+++ DATA FOR PROCESSING +++

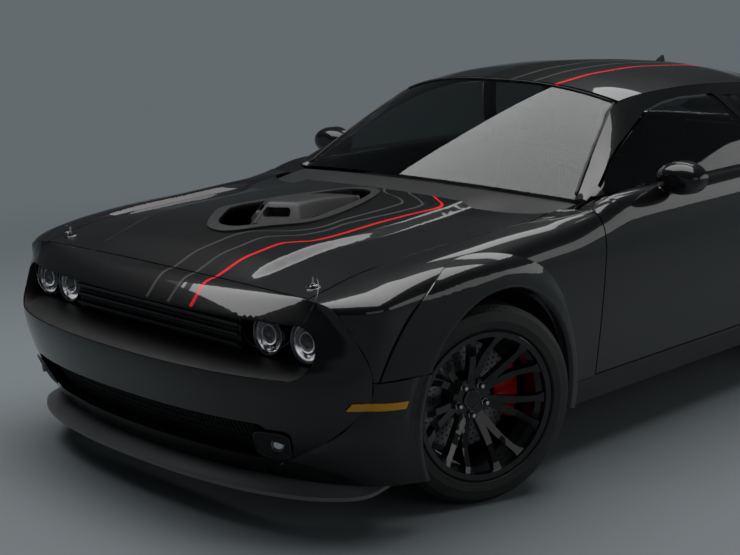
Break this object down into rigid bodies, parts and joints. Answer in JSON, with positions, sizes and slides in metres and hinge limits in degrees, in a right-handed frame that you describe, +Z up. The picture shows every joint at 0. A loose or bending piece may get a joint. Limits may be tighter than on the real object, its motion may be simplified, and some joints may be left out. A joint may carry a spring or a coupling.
{
  "type": "muscle car",
  "caption": "Two-door widebody muscle car, gloss black, with a shaker scoop, four round lamps, hinged doors, hood and trunk lid, rolling wheels and steering.",
  "frame": {"origin": "on the ground, under the middle of the car's box", "axes": "+Z up, the car faces -Y, +X is the car's left side"},
  "size_m": [2.182, 5.0012, 1.4547],
  "materials": {
    "gloss_black_paint": "gloss black paint",
    "satin_black": "satin black",
    "grille_black": "satin black mesh",
    "lamp_glass": "clear lens over chrome rings",
    "red_lens": "red lens",
    "amber_lens": "amber lens",
    "tinted_glass": "tinted glass",
    "black_wheel_paint": "gloss black",
    "tyre_rubber": "tyre rubber",
    "brake_steel": "turned steel",
    "caliper_red": "red caliper on a grey upright",
    "chassis_black": "satin underbody black",
    "engine_grey": "cast",
    "bright_steel": "polished",
    "cabin_black": "soft black trim",
    "seat_leather": "black leather"
  },
  "bodies": {
    "root": {"antenna": "gloss_black_paint", "arch_flares": "gloss_black_paint", "body_side_left": "gloss_black_paint", "body_side_right": "gloss_black_paint", "cowl": "satin_black", "dashboard": "cabin_black", "diffuser": "satin_black", "engine": "engine_grey", "exhaust": "bright_steel", "fender_left": "gloss_black_paint", "fender_right": "gloss_black_paint", "floor_pan": "chassis_black", "front_fascia": "gloss_black_paint", "front_lamps": "lamp_glass", "grilles": "grille_black", "hood_pins": "bright_steel", "quarter_glass": "tinted_glass", "rear_fascia": "gloss_black_paint", "rear_glass": "tinted_glass", "roof": "gloss_black_paint", "seats": "seat_leather", "shaker_scoop": "satin_black", "side_markers": "amber_lens", "side_skirts": "satin_black", "slot_surround": "satin_black", "splitter": "satin_black", "suspension": "chassis_black", "tail_lamps": "red_lens", "trunk_floor": "chassis_black", "windscreen": "tinted_glass"},
    "hood": {"hood": "gloss_black_paint", "hood_bezel": "satin_black"},
    "decklid": {"decklid": "gloss_black_paint", "spoiler": "satin_black"},
    "door_left": {"door_left": "gloss_black_paint", "door_glass_left": "tinted_glass", "mirror_left": "gloss_black_paint"},
    "door_right": {"door_right": "gloss_black_paint", "door_glass_right": "tinted_glass", "mirror_right": "gloss_black_paint"},
    "knuckle_left": {"knuckle_left": "caliper_red"},
    "knuckle_right": {"knuckle_right": "caliper_red"},
    "wheel_front_left": {"rim_front_left": "black_wheel_paint", "tyre_front_left": "tyre_rubber", "brake_disc_front_left": "brake_steel"},
    "wheel_front_right": {"rim_front_right": "black_wheel_paint", "tyre_front_right": "tyre_rubber", "brake_disc_front_right": "brake_steel"},
    "wheel_rear_left": {"rim_rear_left": "black_wheel_paint", "tyre_rear_left": "tyre_rubber", "brake_disc_rear_left": "brake_steel"},
    "wheel_rear_right": {"rim_rear_right": "black_wheel_paint", "tyre_rear_right": "tyre_rubber", "brake_disc_rear_right": "brake_steel"}
  },
  "joints": [
    {"name": "steer_left", "type": "hinge", "parent": "root", "child": "knuckle_left", "pos_m": [0.775, -1.56, 0.361], "axis": [0, 0, 1], "range_deg": [-14, 52]},
    {"name": "steer_right", "type": "hinge", "parent": "root", "child": "knuckle_right", "pos_m": [-0.775, -1.56, 0.361], "axis": [0, 0, 1], "range_deg": [-14, 52]},
    {"name": "front_left_wheel_spin", "type": "hinge", "parent": "knuckle_left", "child": "wheel_front_left", "pos_m": [0.84119, -1.58279, 0.361], "axis": [0.9455, -0.3256, 0], "continuous": true},
    {"name": "front_right_wheel_spin", "type": "hinge", "parent": "knuckle_right", "child": "wheel_front_right", "pos_m": [-0.84119, -1.53721, 0.361], "axis": [0.9455, -0.3256, 0], "continuous": true},
    {"name": "rear_left_wheel_spin", "type": "hinge", "parent": "root", "child": "wheel_rear_left", "pos_m": [0.845, 1.39, 0.361], "axis": [1, 0, 0], "continuous": true},
    {"name": "rear_right_wheel_spin", "type": "hinge", "parent": "root", "child": "wheel_rear_right", "pos_m": [-0.845, 1.39, 0.361], "axis": [1, 0, 0], "continuous": true},
    {"name": "door_left_hinge", "type": "hinge", "parent": "root", "child": "door_left", "pos_m": [0.96, -0.8885, 0.66], "axis": [0, 0, -1], "range_deg": [0, 65]},
    {"name": "door_right_hinge", "type": "hinge", "parent": "root", "child": "door_right", "pos_m": [-0.96, -0.8885, 0.66], "axis": [0, 0, 1], "range_deg": [0, 65]},
    {"name": "hood_hinge", "type": "hinge", "parent": "root", "child": "hood", "pos_m": [0, -1, 0.955], "axis": [-1, 0, 0], "range_deg": [0, 48]},
    {"name": "decklid_hinge", "type": "hinge", "parent": "root", "child": "decklid", "pos_m": [0, 1.585, 1.074], "axis": [1, 0, 0], "range_deg": [0, 75]}
  ],
  "couplings": [
    {"joint": "steer_right", "follows": "steer_left", "ratio": 1}
  ]
}
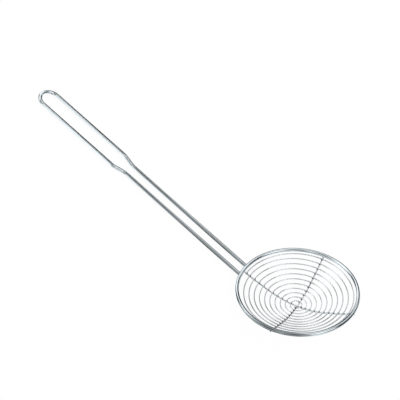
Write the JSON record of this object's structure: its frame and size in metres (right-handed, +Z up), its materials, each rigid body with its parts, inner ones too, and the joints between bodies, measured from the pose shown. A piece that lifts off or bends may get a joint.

+++

◆ WHAT YOU NEED TO DO ◆
From the listing above, copy every line that includes the word "JSON".

◆ REPLY TO THE EXERCISE ◆
Break this object down into rigid bodies, parts and joints. Answer in JSON, with positions, sizes and slides in metres and hinge limits in degrees, in a right-handed frame that you describe, +Z up. The picture shows every joint at 0. A loose or bending piece may get a joint. Limits may be tighter than on the real object, its motion may be simplified, and some joints may be left out. A joint may carry a spring or a coupling.
Write the JSON record of this object's structure: its frame and size in metres (right-handed, +Z up), its materials, each rigid body with its parts, inner ones too, and the joints between bodies, measured from the pose shown. A piece that lifts off or bends may get a joint.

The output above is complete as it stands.